- **SET TASK**:
Quote the data below in full, please, without altering anything.

- **SOURCE DATA**:
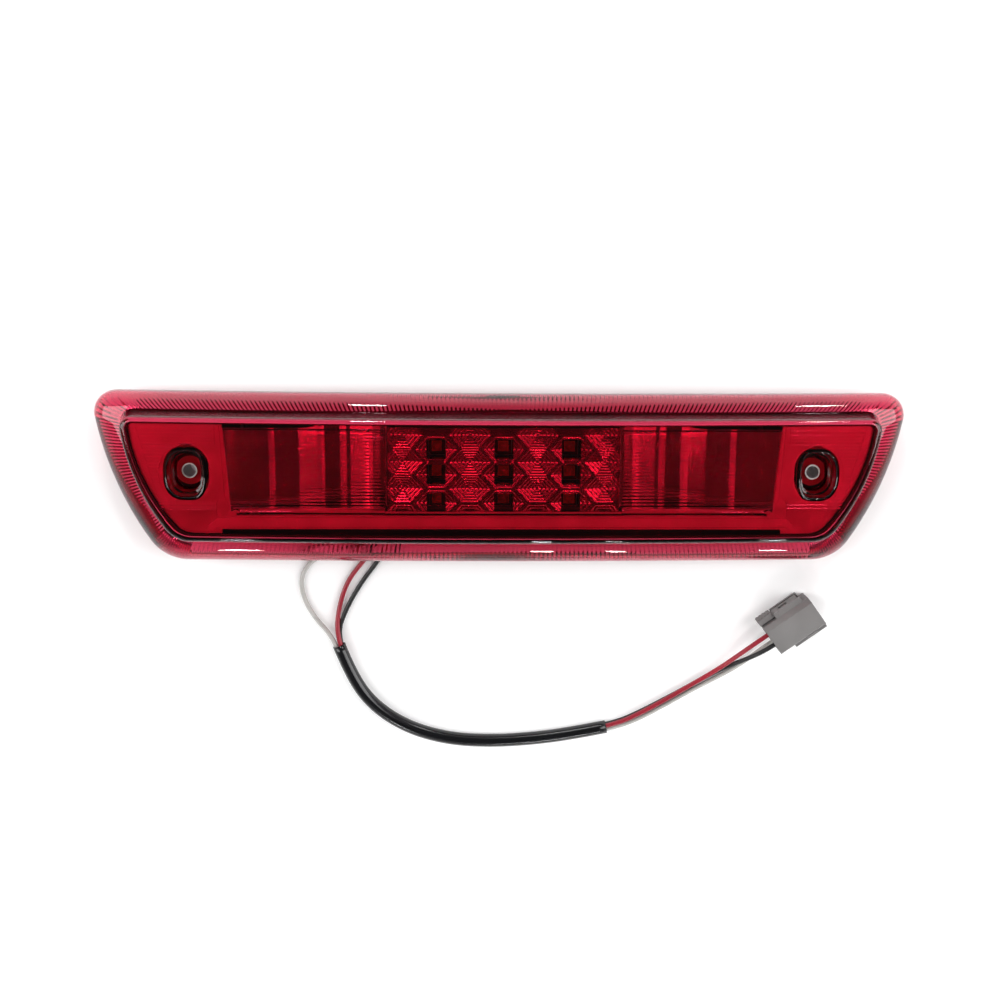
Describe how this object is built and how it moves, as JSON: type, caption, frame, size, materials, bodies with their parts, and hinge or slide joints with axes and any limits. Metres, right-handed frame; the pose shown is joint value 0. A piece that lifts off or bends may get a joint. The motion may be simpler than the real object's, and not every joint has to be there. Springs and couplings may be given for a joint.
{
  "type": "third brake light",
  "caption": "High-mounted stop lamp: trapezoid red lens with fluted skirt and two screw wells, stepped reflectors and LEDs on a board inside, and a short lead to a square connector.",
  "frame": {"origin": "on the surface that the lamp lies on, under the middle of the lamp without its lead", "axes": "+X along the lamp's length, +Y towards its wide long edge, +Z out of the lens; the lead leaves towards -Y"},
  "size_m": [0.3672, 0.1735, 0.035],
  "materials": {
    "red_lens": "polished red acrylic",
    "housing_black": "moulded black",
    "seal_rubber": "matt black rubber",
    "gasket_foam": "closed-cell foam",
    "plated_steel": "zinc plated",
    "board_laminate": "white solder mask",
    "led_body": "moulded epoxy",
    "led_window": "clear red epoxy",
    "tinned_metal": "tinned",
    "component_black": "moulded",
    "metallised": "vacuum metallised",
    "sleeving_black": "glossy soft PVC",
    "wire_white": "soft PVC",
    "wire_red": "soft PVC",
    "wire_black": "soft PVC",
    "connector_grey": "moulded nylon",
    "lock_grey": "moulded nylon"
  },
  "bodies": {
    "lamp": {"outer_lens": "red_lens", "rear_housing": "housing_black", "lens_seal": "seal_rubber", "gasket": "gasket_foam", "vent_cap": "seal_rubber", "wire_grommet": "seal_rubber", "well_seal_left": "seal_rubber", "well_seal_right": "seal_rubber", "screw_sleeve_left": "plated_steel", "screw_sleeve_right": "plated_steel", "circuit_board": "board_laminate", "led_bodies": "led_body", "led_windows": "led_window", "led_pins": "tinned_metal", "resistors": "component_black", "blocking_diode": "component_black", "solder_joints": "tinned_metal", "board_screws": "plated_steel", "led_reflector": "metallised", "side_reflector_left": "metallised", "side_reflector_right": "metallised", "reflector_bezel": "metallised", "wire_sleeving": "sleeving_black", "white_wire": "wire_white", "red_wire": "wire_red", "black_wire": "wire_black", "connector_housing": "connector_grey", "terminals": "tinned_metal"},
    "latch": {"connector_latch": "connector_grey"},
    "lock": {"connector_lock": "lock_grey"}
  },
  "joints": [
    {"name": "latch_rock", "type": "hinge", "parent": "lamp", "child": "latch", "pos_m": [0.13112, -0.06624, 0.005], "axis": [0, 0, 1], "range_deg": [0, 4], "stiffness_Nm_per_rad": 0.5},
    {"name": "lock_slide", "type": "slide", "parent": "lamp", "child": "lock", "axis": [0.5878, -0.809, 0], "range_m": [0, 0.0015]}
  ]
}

- **ANSWER TO THIS TASK**:
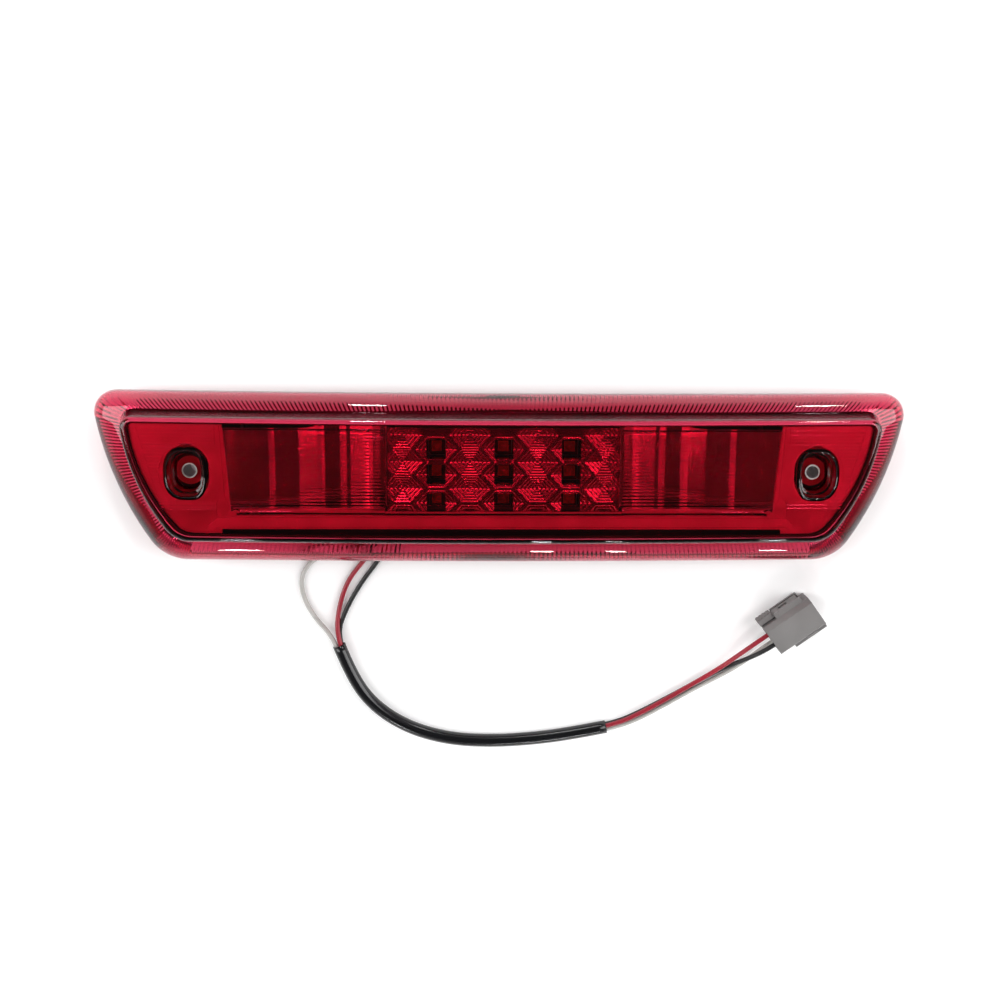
Describe how this object is built and how it moves, as JSON: type, caption, frame, size, materials, bodies with their parts, and hinge or slide joints with axes and any limits. Metres, right-handed frame; the pose shown is joint value 0. A piece that lifts off or bends may get a joint. The motion may be simpler than the real object's, and not every joint has to be there. Springs and couplings may be given for a joint.
{
  "type": "third brake light",
  "caption": "High-mounted stop lamp: trapezoid red lens with fluted skirt and two screw wells, stepped reflectors and LEDs on a board inside, and a short lead to a square connector.",
  "frame": {"origin": "on the surface that the lamp lies on, under the middle of the lamp without its lead", "axes": "+X along the lamp's length, +Y towards its wide long edge, +Z out of the lens; the lead leaves towards -Y"},
  "size_m": [0.3672, 0.1735, 0.035],
  "materials": {
    "red_lens": "polished red acrylic",
    "housing_black": "moulded black",
    "seal_rubber": "matt black rubber",
    "gasket_foam": "closed-cell foam",
    "plated_steel": "zinc plated",
    "board_laminate": "white solder mask",
    "led_body": "moulded epoxy",
    "led_window": "clear red epoxy",
    "tinned_metal": "tinned",
    "component_black": "moulded",
    "metallised": "vacuum metallised",
    "sleeving_black": "glossy soft PVC",
    "wire_white": "soft PVC",
    "wire_red": "soft PVC",
    "wire_black": "soft PVC",
    "connector_grey": "moulded nylon",
    "lock_grey": "moulded nylon"
  },
  "bodies": {
    "lamp": {"outer_lens": "red_lens", "rear_housing": "housing_black", "lens_seal": "seal_rubber", "gasket": "gasket_foam", "vent_cap": "seal_rubber", "wire_grommet": "seal_rubber", "well_seal_left": "seal_rubber", "well_seal_right": "seal_rubber", "screw_sleeve_left": "plated_steel", "screw_sleeve_right": "plated_steel", "circuit_board": "board_laminate", "led_bodies": "led_body", "led_windows": "led_window", "led_pins": "tinned_metal", "resistors": "component_black", "blocking_diode": "component_black", "solder_joints": "tinned_metal", "board_screws": "plated_steel", "led_reflector": "metallised", "side_reflector_left": "metallised", "side_reflector_right": "metallised", "reflector_bezel": "metallised", "wire_sleeving": "sleeving_black", "white_wire": "wire_white", "red_wire": "wire_red", "black_wire": "wire_black", "connector_housing": "connector_grey", "terminals": "tinned_metal"},
    "latch": {"connector_latch": "connector_grey"},
    "lock": {"connector_lock": "lock_grey"}
  },
  "joints": [
    {"name": "latch_rock", "type": "hinge", "parent": "lamp", "child": "latch", "pos_m": [0.13112, -0.06624, 0.005], "axis": [0, 0, 1], "range_deg": [0, 4], "stiffness_Nm_per_rad": 0.5},
    {"name": "lock_slide", "type": "slide", "parent": "lamp", "child": "lock", "axis": [0.5878, -0.809, 0], "range_m": [0, 0.0015]}
  ]
}